Uno de los errores diagnósticos más frecuentes asociados a la refractariedad es la presencia de trastornos paroxísticos no epilépticos. Además, en muchas ocasiones se produce la coexistencia de verdaderas crisis epilépticas con estos trastornos que no lo son, ya que los pacientes epilépticos sufren con frecuencia cuadros de ansiedad, estrés, depresión, historia de abuso físico, abuso sexual y relaciones disfuncionales, que pueden estar presentes en la mayoría de los pacientes con crisis psicógenas. En muchas ocasiones estas crisis no epilépticas de origen psicógeno pueden desarrollarse como sustitutas de las verdaderas crisis, una vez que la epilepsia ha sido controlada8. Para llevar a cabo el diagnóstico diferencial es imprescindible la realización de un vídeo-EEG, que debe realizarse en todos los pacientes en los que falla el tratamiento médico, antes de contemplar la posibilidad de una cirugía de epilepsia9. La psicoterapia en estas crisis es el tratamiento de elección.
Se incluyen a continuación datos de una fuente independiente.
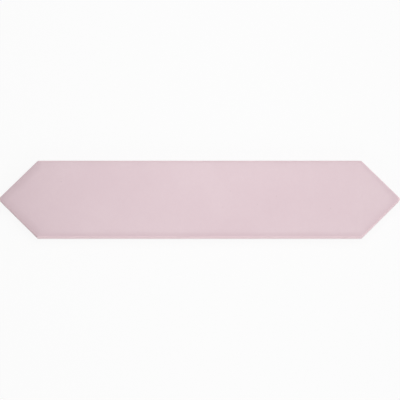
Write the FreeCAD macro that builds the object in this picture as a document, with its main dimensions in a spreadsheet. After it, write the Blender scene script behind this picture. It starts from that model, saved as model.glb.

-Por último, es necesario conocer con precisión la semiología clínica de los cuadros sincopales, que igualmente pueden ser una causa de manifestaciones convulsivas, pudiendo por ello confundirse con crisis de origen epiléptico. Así pues, la refractariedad debería ser considerada únicamente en pacientes con un diagnóstico seguro de epilepsia, cuyo control terapéutico ha fallado con tratamientos adecuados y con fármacos en dosis apropiadas, y cumplen fielmente el tratamiento.